笑ふお金、泣くお金
『happy money』(本田健)は、著者のかういふ体験談から始まります。
あるパーティーの席で、知り合つたばかりの女性が、唐突に「あなたの財布を見せていただけませんか」と頼んできた。本田さんはベストセラー作家で有名人ですから、財布を見せてほしいと頼まれることはたまにあつたさうです。
持ち逃げされる気遣ひはなささうなので、財布を女性に渡す。すると女性は財布の開いて、高額紙幣を全部抜き出したのです。
「これは大丈夫、これは合格。これも合格だわ」
女性は紙幣を1枚づつチェックして、こんなふうにつぶやく。そして紙幣を財布に戻し、財布を本田さんに返して、「すばらしいわ。あなたのお金はどれもいい感じです」と言ふのです。
本田さんは、何が合格なのか、何がすばらしいのか、分からない。それを教へてもらへますかと女性に尋ねると、
「私はね、あなたのお札が笑つてゐるかどうか、チェックしたんですよ」
と答へたのです。
もう少し詳しく説明を聞くと、女性の話は興味深い。
お金は、どのやうに受け取るか、支払ふかで、笑ふこともあれば泣くこともある。愛情や感謝の気持ち、幸せな気分で支払つたお金は「につこり」あるいは「声を立てて」笑つてゐる。本田さんの命名によれば、これが「happy money」ですね。
一方、罪悪感や怒り、悲しみなどを感じながら支払つたお金は泣いてゐる。これが「unhappy money」です。
私も自分の財布からお札を出して眺めて見ましたが、笑つてゐるか泣いてゐるか、判然としない。残念ながら、感性がないやうです。しかし想像してみると、多分、あまり笑つてはゐないだらうな、といふ気がする。心当たりがあります。
どういふ状況で使はれたお金が「unhappy money」になるのか、本田さんのリストアップを参考にしてみませう。
1.好きでもない仕事からの給料
2.仕方なく払う税金
3.渋々支払われたお金
4.苦々しさが残ったまま払う慰謝料
5.盗んだ、奪った、だまし取ったお金
この内、今私の財布にあるのは①と⑤ですね。

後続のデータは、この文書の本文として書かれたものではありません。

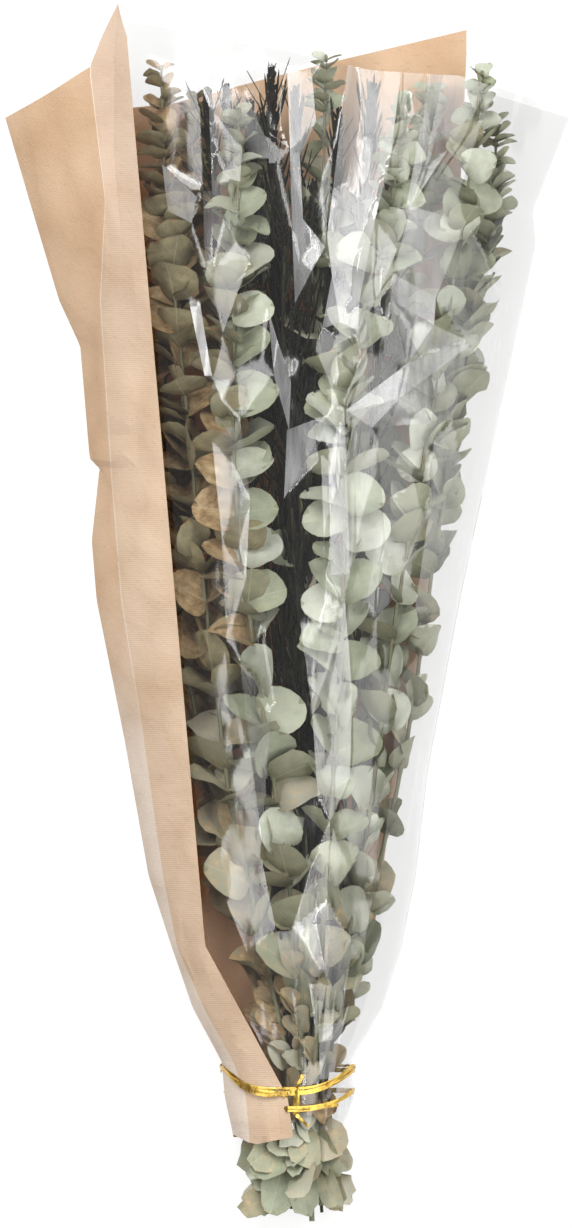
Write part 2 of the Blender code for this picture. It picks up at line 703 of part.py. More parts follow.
def main():
    paper = add_sheet("kraft_paper", paper_section, PAPER_FOOT, PAPER_TOPS, "kraft_paper")
    film = add_sheet("clear_film", film_section, FILM_FOOT, FILM_TOPS, "clear_film")
    add_tie()
    room = Room()
    graph = bpy.context.evaluated_depsgraph_get()
    for sheet in (paper, film):
        room.add_mesh(sheet.name, sheet.evaluated_get(graph).to_mesh())

    ways, ends, spikes = first_ways()
    ways = spread_ways(ways, ends, spikes)
    stems = []
    for number in range(1, len(EUCALYPTUS) + 1):
        stems.append(add_stem(number, ways[number - 1], ends[number - 1], room))
    for number in range(1, len(LAVENDER) + 1):
        strand = len(EUCALYPTUS) + number - 1
        add_lavender(number, ways[strand], ends[strand], spikes[strand], room)
    placed = place_leaves(ways, ends, room)
    for number, (stem, points) in enumerate(stems, 1):
        leaves = grow_leaves(number, points, ends[number - 1], room, placed.get(number, []))
        fuse(stem, [blade_object(leaf) for leaf in leaves])
        print(stem.name, len(leaves), "leaves")


clear_scene()
BUNCH = bpy.data.collections.new("dried eucalyptus and lavender bunch")
bpy.context.scene.collection.children.link(BUNCH)
main()
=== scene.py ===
# %% [markdown]
# # A bunch of dried eucalyptus and lavender in a paper and film sleeve
# The bunch lies on its paper back, so the camera looks straight down on it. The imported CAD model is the
# frame: it says where every stem, leaf, flower and fold is. This lesson loads it and then makes each piece
# again with its real detail, in the same place. Lengths in the tables are in millimetres, and Blender's
# own numbers are in metres.

# %% Load the frame
import math
import random

import bmesh
import bpy
import numpy as np
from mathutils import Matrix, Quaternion, Vector
from mathutils.bvhtree import BVHTree
from mathutils.geometry import delaunay_2d_cdt
from mathutils.kdtree import KDTree


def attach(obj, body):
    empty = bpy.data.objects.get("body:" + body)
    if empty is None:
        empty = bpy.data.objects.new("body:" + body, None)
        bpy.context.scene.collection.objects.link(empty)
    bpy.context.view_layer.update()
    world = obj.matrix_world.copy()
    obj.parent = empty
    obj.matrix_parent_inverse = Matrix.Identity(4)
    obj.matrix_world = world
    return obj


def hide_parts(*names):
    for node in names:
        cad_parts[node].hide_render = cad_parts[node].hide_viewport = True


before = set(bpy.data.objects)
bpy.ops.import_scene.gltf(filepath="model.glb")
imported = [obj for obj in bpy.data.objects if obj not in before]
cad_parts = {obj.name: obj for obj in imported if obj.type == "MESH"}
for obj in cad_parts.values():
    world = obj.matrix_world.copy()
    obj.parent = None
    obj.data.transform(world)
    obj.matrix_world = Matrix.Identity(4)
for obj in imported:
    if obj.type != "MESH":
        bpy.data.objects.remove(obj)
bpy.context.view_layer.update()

# %% [markdown]
# ## Small helpers
# Some things are needed all the time: an sRGB colour as Blender's linear numbers, one node added to a
# material with its settings and links, and a value read from a line of points. The named settings are those
# that many nodes share. An operator acts on all that is selected, so each modelling step starts by
# selecting only its own object.

# %% Colours, nodes, lines and selection
def linear(code):
    """An sRGB hex colour as linear red, green, blue and 1."""
    parts = [int(code[i:i + 2], 16) / 255 for i in (0, 2, 4)]
    return (*(p / 12.92 if p <= 0.04045 else ((p + 0.055) / 1.055) ** 2.4 for p in parts), 1.0)


ADD, MULTIPLY, MULTIPLY_ADD = ({"operation": name} for name in ("ADD", "MULTIPLY", "MULTIPLY_ADD"))
SMOOTH = {"interpolation_type": "SMOOTHSTEP"}
MIX, DARKEN = ({"data_type": "RGBA", "blend_type": name} for name in ("MIX", "MULTIPLY"))


def set_inputs(tree, node, **links):
    """Sets inputs by name, with _ for a space, or by number as n0. A node gives its first output in use."""
    for key, value in links.items():
        socket = node.inputs[int(key[1:])] if key[1:].isdigit() else node.inputs[key.replace("_", " ")]
        if isinstance(value, bpy.types.Node):
            value = next(output for output in value.outputs if output.enabled)
        if isinstance(value, bpy.types.NodeSocket):
            tree.links.new(value, socket)
        else:
            socket.default_value = value
    return node


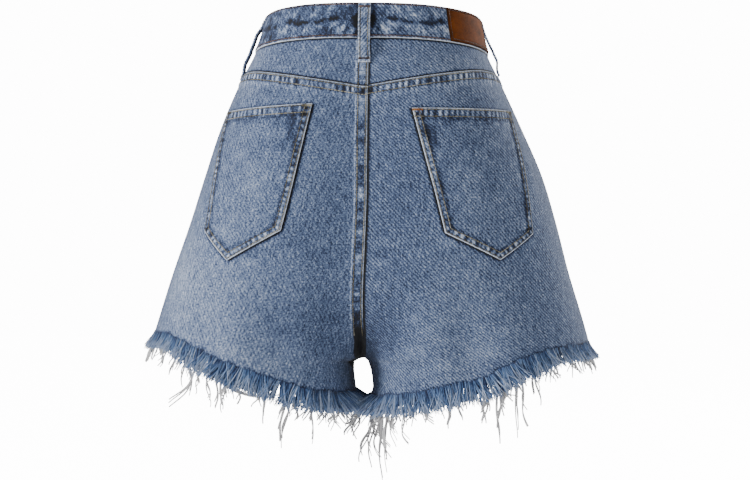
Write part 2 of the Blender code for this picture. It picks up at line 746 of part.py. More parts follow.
def make_fringe(side, name):
    """Frayed hem of one leg: a narrow strip just below the cloth with a strand on each segment."""
    places = hem_places(side)
    bm = bmesh.new()
    bmesh.ops.create_cone(bm, cap_ends=False, segments=STRANDS_PER_LEG, radius1=1.0, radius2=1.0, depth=2.0)
    fall = []
    for index, (centre, outward) in enumerate(places):
        along = places[(index + 1) % STRANDS_PER_LEG][0] - places[index - 1][0]
        down = along.cross(outward).normalized()
        fall.append(down if down.z < 0.0 else -down)
    for vert in bm.verts:
        index = round(math.atan2(vert.co.y, vert.co.x) / (2 * math.pi) * STRANDS_PER_LEG) % STRANDS_PER_LEG
        centre, outward = places[index]
        vert.co = centre - outward * 0.1 + fall[index] * (0.0 if vert.co.z > 0.0 else STRIP_HEIGHT)
    bmesh.ops.recalc_face_normals(bm, faces=bm.faces)
    inner = bmesh.ops.solidify(bm, geom=bm.faces[:], thickness=STRIP_WALL)
    bmesh.ops.recalc_face_normals(bm, faces=bm.faces)
    grow_strands(bm, side, places, fall)
    return add_object(name, bm, FRINGE)


def grow_strands(bm, side, places, fall):
    """Draw a tapering strand out of each lower face of the strip: short locks and long threads."""
    lengths = strand_lengths(side, places)
    bm.normal_update()
    centres = [centre for centre, _ in places]
    for face in list(bm.faces):
        middle = face.calc_center_median()
        index = min(range(len(centres)), key=lambda item: (centres[item] - middle).length_squared)
        if face.normal.dot(fall[index]) < 0.8:
            continue
        after = (index + 1) % len(centres)
        before = index - 1
        to_after = (centres[after] - middle).length_squared
        to_before = (centres[before] - middle).length_squared
        segment = index if to_after < to_before else before % len(centres)
        length = lengths[segment]
        wander = math.sin(5.1 * segment)
        outward = places[segment][1]
        way = (fall[segment] + outward * 0.22).normalized()
        along = (centres[after] - centres[before]).normalized()
        short = min(length, STRAND_LENGTH)
        steps = [(0.5 * short, 0.86), (0.5 * short, 0.5)]
        if length > short + 4.0:
            rest = length - short
            count = 2 if rest < 45.0 else 3
            steps = [(0.4 * short, 0.5), (0.6 * short, 0.5)] + [(rest / count, 0.85)] * count
        tip = face
        for number, (reach, taper) in enumerate(steps):
            made = bmesh.ops.extrude_discrete_faces(bm, faces=[tip])
            tip = made["faces"][0]
            if number >= 2:
                way = (way + Vector((0.0, 0.0, -1.2))).normalized()
            lean = along * (0.08 * wander * reach if number < 2 else 0.14 * wander * reach)
            centre = tip.calc_center_median()
            for vert in tip.verts:
                vert.co = centre + (vert.co - centre) * taper + way * reach + lean
            # Strands keep to their own leg's side
            nearest = min(side * (vert.co.x - SWAY) for vert in tip.verts)
            for vert in tip.verts:
                vert.co.x += side * max(0.5 - nearest, 0.0)


clear_scene()
SHORTS = collection("denim_shorts")
DENIM = material("denim", HEX_DENIM, 0.85)
LEATHER = material("leather", HEX_LEATHER, 0.55)
BRASS = material("brass", HEX_BRASS, 0.35, metallic=1.0)
FRINGE = material("cotton_fringe", HEX_FRINGE, 0.9)

make_waistband()
make_yokes()
make_back_panels()
make_front_panels()
make_pocket(LEFT, "back_pocket_left")
make_pocket(RIGHT, "back_pocket_right")
for loop_name in LOOPS:
    make_loop(loop_name)
make_patch()
make_fly()
make_button()
make_fringe(LEFT, "hem_fringe_left")
make_fringe(RIGHT, "hem_fringe_right")
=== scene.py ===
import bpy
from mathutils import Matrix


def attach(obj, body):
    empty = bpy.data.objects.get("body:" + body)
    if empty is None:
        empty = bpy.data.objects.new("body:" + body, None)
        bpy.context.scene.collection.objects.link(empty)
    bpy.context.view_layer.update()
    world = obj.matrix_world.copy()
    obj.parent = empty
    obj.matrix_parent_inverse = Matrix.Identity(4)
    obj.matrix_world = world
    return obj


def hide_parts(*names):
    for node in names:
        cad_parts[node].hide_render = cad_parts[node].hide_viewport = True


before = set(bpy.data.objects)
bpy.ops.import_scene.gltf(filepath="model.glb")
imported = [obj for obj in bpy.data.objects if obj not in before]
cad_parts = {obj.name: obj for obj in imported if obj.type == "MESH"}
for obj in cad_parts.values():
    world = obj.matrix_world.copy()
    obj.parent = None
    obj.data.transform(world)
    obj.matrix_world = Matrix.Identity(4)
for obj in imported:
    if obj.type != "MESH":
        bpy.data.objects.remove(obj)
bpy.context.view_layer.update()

import math

import bmesh
import bpy
import numpy as np
from mathutils import Vector

# Looks of the cut-off denim shorts: washed denim shells with stitched and puckered seams, a leather
# patch, brass and a frayed hem, laid on the same surface as the solids.
#
# A place on the cloth is named by side (+1 left, -1 right), face (+1 back, -1 front), dist, the
# distance along the cloth from the centre line, and z, the height. Lengths are millimetres until a
# mesh is made, where MM turns them into metres.

MM = 0.001
LEFT, RIGHT = 1, -1
BACK, FRONT = 1, -1
SIDE_NAMES = {LEFT: "left", RIGHT: "right"}
FACE_NAMES = {BACK: "back", FRONT: "front"}

# ---------------------------------------------------------------- sizes of the garment
GAP = 0.3                # clear space between pieces in the solids
SEAM_GAP = 0.05          # what is left of it where two shells meet
WALL = 1.5
BAND_WALL = 3.0
BAND_PROUD = 1.2
POCKET_WALL = 1.3
LOOP_WALL = 2.0
PATCH_WALL = 1.6
FELL_RAISE = 0.8         # how far a felled seam stands proud
FELL_HALF = 5.7          # half the width of the felled seam at the centre back
FELL_HEIGHT = 10.5       # height of the felled seam under the yoke

BAND_HALF = 18.2
WAIST_TILT = math.tan(math.radians(7.0))
WAIST_ROLL = math.tan(math.radians(0.5))

CROTCH_Z = -335.0
CROTCH_Y = 5.0
CROTCH_GAP, CROTCH_GAP_REACH = 0.45, 10.0  # extra space where four panels come together
RISE_CURVE = {BACK: 88.0, FRONT: 74.0}  # height over which the rise seam curves out of the crotch
VALLEY_POWER = 1.5       # how much narrower the valley beside it is at the crotch
LEG_BLEND = 24.0         # height below the crotch over which the legs get their own corners
SWAY = 6.5               # the legs hang a little to the left
SWAY_TOP, SWAY_SPAN = -150.0, 180.0
SIDE_ROUNDNESS = 2.15    # powers of the superellipses at the side and inside a leg
LEG_ROUNDNESS = 2.3
CORNER_SHARE = 0.75
SPINE_SHARE = 0.36       # share of a panel's columns between the centre and the spine
SAMPLES = 90             # points of a section on either side of the spine
LEVEL_STEP, CROTCH_STEP = 2.5, 0.5  # steps between sections, finer round the crotch
PROBE = 2.0              # distance over which the surface's direction is read
TOP_GUESS, HEM_GUESS = -50.0, -340.0  # heights where the search for a panel's edges starts
SETTLE_STEPS, BAND_STEPS = 12, 4

SECTION_COLUMNS = ("z", "left", "right", "back", "front", "spine")
SECTIONS = (
    (-400, 250, 246, 104, 92, 116),
    (-345, 239, 235, 109, 95, 104),
    (-296, 224, 222, 114, 96, 82),
    (-246, 208, 207, 118, 97, 68),
    (-195, 190, 194, 119, 98, 62),
    (-145, 174, 179, 116, 98, 55),
    (-94, 157, 157, 109, 96, 42),
    (-44, 135.5, 134, 98, 91, 24),
    (-19, 122.5, 122, 92, 87, 14),
    (15, 110.8, 113.5, 88, 83, 10),
    (50, 105.5, 108, 84, 80, 8),
)
HOLLOW_COLUMNS = ("z", "back", "front")
HOLLOW = ((-335, 8, 3), (-246, 7, 1), (-145, 4, 0), (-57, 1, 0), (50, 0, 0))
INNER_LEG_COLUMNS = ("z", "left", "right")
INNER_LEG = ((-410, 4.0, 3.8), (-380, 4.0, 3.8), (-375, 5.0, 4.8), (-369, 8.6, 8.6), (-358, 10.6, 9.2),
             (-346, 10.9, 6.4), (-340, 10.5, 4.3), (-335, 10.0, 3.2))
LEGS_PART, LEGS_PARTING = -335.6, 1.3  # height where the legs part, and how soon they are apart
FLUTE_COLUMNS = ("side", "face", "top_x", "top_z", "hem_x", "width", "height")
FLUTES = (
    (LEFT, BACK, 112, -238, 132, 26, 4.0),
    (LEFT, BACK, 70, -262, 76, 20, -3.0),
    (RIGHT, BACK, 70, -240, 82, 22, 3.5),
    (RIGHT, BACK, 108, -250, 118, 18, -2.5),
    (RIGHT, BACK, 142, -236, 162, 24, 3.5),
    (LEFT, FRONT, 84, -236, 100, 26, 3.5),
    (LEFT, FRONT, 140, -254, 160, 22, -2.5),
    (RIGHT, FRONT, 96, -230, 112, 28, 3.5),
    (RIGHT, FRONT, 52, -262, 60, 20, -2.5),
)
FLUTE_GROWTH = 70.0      # height over which a flute grows
FLUTE_RUN = 100.0        # height over which it moves from top_x to hem_x
YOKE_SEAM_COLUMNS = ("share", "z")
YOKE_SEAM = ((0.0, -57.0), (0.2, -50.5), (0.42, -44.0), (0.68, -38.6), (1.0, -41.0))
HEM_COLUMNS = ("x", "left", "right")
HEM = (
    (4, -373.0, -374.0),
    (60, -363.0, -366.0),
    (108, -347.0, -352.5),
    (150, -332.0, -337.5),
    (184, -317.0, -325.0),
    (206, -309.5, -321.0),
    (232, -310.0, -320.0),
)
FRONT_HEM_LIFT = 7.0
SCALLOP, SCALLOP_LENGTH = 1.7, 19.0    # the cut edge runs in small steps
HEM_DIP, HEM_DIP_AT, HEM_DIP_REACH = 4.6, 121.0, 17.0  # where the right back hem was cut a little lower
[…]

まあ、⑤はないかな。しかし、嫌々してゐた仕事だつたら、その対価でもらつたお金は①に該当する。
反対に、③のやうに私が渋々支払つたお金は私の財布から出て行つて、今は誰かの財布の中に納まつてゐる。そのお金も可哀さうだが、そのお金と引き換へに私のもとにやつて来た「もの」も可哀さうです。
「これがどうしてこんなに高いんだ」
と内心で思ひながら、私が渋々財布からお金を出して買つてきた「もの」。それはどんな思ひで私のところにやつて来ただらう。
「この人は、私の価値が支払つた金額よりも低いと思つてゐる。私は本来の価値を認めてもらつてゐない」
と思つてゐるでせう。「unhappy thing」です。
渋々支払ふことが多ければ多いほど、私は今「unhappy thing」に囲まれて生活してゐるといふことになる。「unhappy money」と「unhappy thing」に囲まれてゐれば、必然的に「unhappy life」にならざるを得ないでせう。
せめて、お札は喜んで送り出すことにしよう。